§ **DATASET EXTRACT**:

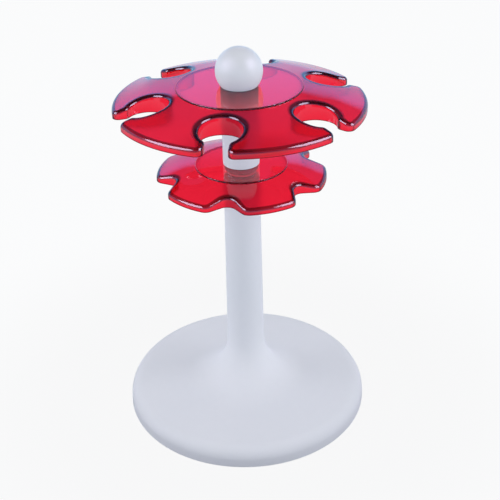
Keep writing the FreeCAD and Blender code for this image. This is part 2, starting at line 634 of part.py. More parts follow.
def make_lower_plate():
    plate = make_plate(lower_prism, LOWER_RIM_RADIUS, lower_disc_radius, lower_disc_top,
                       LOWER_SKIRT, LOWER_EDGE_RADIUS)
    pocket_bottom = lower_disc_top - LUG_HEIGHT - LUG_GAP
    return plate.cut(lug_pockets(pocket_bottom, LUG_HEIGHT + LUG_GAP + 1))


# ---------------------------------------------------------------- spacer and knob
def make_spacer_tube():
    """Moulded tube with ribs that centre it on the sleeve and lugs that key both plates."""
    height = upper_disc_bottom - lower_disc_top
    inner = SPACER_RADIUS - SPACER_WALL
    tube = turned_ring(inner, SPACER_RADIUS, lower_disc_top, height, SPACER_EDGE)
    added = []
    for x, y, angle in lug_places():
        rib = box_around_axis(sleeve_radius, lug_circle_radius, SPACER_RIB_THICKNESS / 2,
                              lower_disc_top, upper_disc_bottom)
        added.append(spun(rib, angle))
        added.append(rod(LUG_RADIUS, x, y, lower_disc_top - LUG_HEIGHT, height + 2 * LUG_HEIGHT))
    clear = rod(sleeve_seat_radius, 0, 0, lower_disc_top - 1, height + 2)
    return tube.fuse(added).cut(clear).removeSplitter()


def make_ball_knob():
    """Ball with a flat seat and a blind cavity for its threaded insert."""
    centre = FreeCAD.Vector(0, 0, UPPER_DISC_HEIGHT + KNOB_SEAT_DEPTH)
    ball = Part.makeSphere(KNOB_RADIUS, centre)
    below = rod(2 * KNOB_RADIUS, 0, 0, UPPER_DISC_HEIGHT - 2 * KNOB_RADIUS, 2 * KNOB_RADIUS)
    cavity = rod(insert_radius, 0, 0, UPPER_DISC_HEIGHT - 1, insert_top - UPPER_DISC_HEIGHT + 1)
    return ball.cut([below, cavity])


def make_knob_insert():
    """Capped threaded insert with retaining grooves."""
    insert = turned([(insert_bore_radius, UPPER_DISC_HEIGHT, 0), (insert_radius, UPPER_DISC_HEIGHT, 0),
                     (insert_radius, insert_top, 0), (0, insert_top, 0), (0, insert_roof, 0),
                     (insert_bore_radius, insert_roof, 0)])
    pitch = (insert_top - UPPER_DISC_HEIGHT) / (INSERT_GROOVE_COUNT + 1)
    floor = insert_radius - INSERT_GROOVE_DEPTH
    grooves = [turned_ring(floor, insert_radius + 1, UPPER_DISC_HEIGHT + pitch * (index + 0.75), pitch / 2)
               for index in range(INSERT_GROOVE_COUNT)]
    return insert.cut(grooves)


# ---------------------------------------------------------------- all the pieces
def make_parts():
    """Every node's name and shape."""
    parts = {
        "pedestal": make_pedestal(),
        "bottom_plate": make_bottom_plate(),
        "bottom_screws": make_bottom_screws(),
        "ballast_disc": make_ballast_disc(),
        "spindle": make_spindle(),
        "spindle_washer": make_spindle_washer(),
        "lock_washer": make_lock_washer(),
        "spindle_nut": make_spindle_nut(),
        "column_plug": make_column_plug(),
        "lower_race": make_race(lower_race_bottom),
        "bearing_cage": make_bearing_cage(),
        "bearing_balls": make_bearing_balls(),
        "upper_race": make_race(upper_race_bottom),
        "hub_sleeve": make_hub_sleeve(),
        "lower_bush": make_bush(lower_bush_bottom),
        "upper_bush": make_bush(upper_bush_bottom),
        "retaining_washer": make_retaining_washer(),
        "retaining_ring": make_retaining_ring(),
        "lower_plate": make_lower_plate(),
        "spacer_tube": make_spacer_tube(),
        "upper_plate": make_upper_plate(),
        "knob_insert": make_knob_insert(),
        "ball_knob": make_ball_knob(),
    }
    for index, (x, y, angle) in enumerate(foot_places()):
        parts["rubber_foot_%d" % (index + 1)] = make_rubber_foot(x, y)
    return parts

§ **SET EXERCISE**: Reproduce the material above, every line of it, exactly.

§ **TASK RESPONSE**:
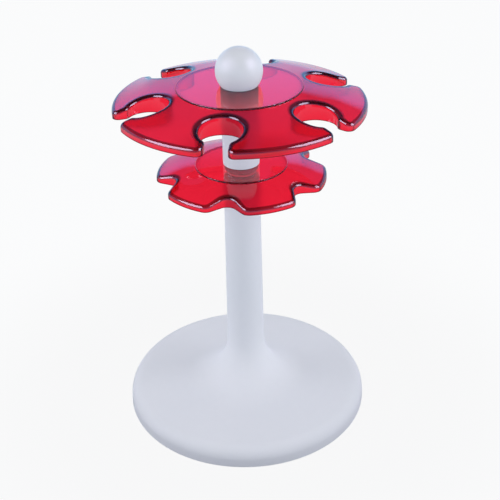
Keep writing the FreeCAD and Blender code for this image. This is part 2, starting at line 634 of part.py. More parts follow.
def make_lower_plate():
    plate = make_plate(lower_prism, LOWER_RIM_RADIUS, lower_disc_radius, lower_disc_top,
                       LOWER_SKIRT, LOWER_EDGE_RADIUS)
    pocket_bottom = lower_disc_top - LUG_HEIGHT - LUG_GAP
    return plate.cut(lug_pockets(pocket_bottom, LUG_HEIGHT + LUG_GAP + 1))


# ---------------------------------------------------------------- spacer and knob
def make_spacer_tube():
    """Moulded tube with ribs that centre it on the sleeve and lugs that key both plates."""
    height = upper_disc_bottom - lower_disc_top
    inner = SPACER_RADIUS - SPACER_WALL
    tube = turned_ring(inner, SPACER_RADIUS, lower_disc_top, height, SPACER_EDGE)
    added = []
    for x, y, angle in lug_places():
        rib = box_around_axis(sleeve_radius, lug_circle_radius, SPACER_RIB_THICKNESS / 2,
                              lower_disc_top, upper_disc_bottom)
        added.append(spun(rib, angle))
        added.append(rod(LUG_RADIUS, x, y, lower_disc_top - LUG_HEIGHT, height + 2 * LUG_HEIGHT))
    clear = rod(sleeve_seat_radius, 0, 0, lower_disc_top - 1, height + 2)
    return tube.fuse(added).cut(clear).removeSplitter()


def make_ball_knob():
    """Ball with a flat seat and a blind cavity for its threaded insert."""
    centre = FreeCAD.Vector(0, 0, UPPER_DISC_HEIGHT + KNOB_SEAT_DEPTH)
    ball = Part.makeSphere(KNOB_RADIUS, centre)
    below = rod(2 * KNOB_RADIUS, 0, 0, UPPER_DISC_HEIGHT - 2 * KNOB_RADIUS, 2 * KNOB_RADIUS)
    cavity = rod(insert_radius, 0, 0, UPPER_DISC_HEIGHT - 1, insert_top - UPPER_DISC_HEIGHT + 1)
    return ball.cut([below, cavity])


def make_knob_insert():
    """Capped threaded insert with retaining grooves."""
    insert = turned([(insert_bore_radius, UPPER_DISC_HEIGHT, 0), (insert_radius, UPPER_DISC_HEIGHT, 0),
                     (insert_radius, insert_top, 0), (0, insert_top, 0), (0, insert_roof, 0),
                     (insert_bore_radius, insert_roof, 0)])
    pitch = (insert_top - UPPER_DISC_HEIGHT) / (INSERT_GROOVE_COUNT + 1)
    floor = insert_radius - INSERT_GROOVE_DEPTH
    grooves = [turned_ring(floor, insert_radius + 1, UPPER_DISC_HEIGHT + pitch * (index + 0.75), pitch / 2)
               for index in range(INSERT_GROOVE_COUNT)]
    return insert.cut(grooves)


# ---------------------------------------------------------------- all the pieces
def make_parts():
    """Every node's name and shape."""
    parts = {
        "pedestal": make_pedestal(),
        "bottom_plate": make_bottom_plate(),
        "bottom_screws": make_bottom_screws(),
        "ballast_disc": make_ballast_disc(),
        "spindle": make_spindle(),
        "spindle_washer": make_spindle_washer(),
        "lock_washer": make_lock_washer(),
        "spindle_nut": make_spindle_nut(),
        "column_plug": make_column_plug(),
        "lower_race": make_race(lower_race_bottom),
        "bearing_cage": make_bearing_cage(),
        "bearing_balls": make_bearing_balls(),
        "upper_race": make_race(upper_race_bottom),
        "hub_sleeve": make_hub_sleeve(),
        "lower_bush": make_bush(lower_bush_bottom),
        "upper_bush": make_bush(upper_bush_bottom),
        "retaining_washer": make_retaining_washer(),
        "retaining_ring": make_retaining_ring(),
        "lower_plate": make_lower_plate(),
        "spacer_tube": make_spacer_tube(),
        "upper_plate": make_upper_plate(),
        "knob_insert": make_knob_insert(),
        "ball_knob": make_ball_knob(),
    }
    for index, (x, y, angle) in enumerate(foot_places()):
        parts["rubber_foot_%d" % (index + 1)] = make_rubber_foot(x, y)
    return parts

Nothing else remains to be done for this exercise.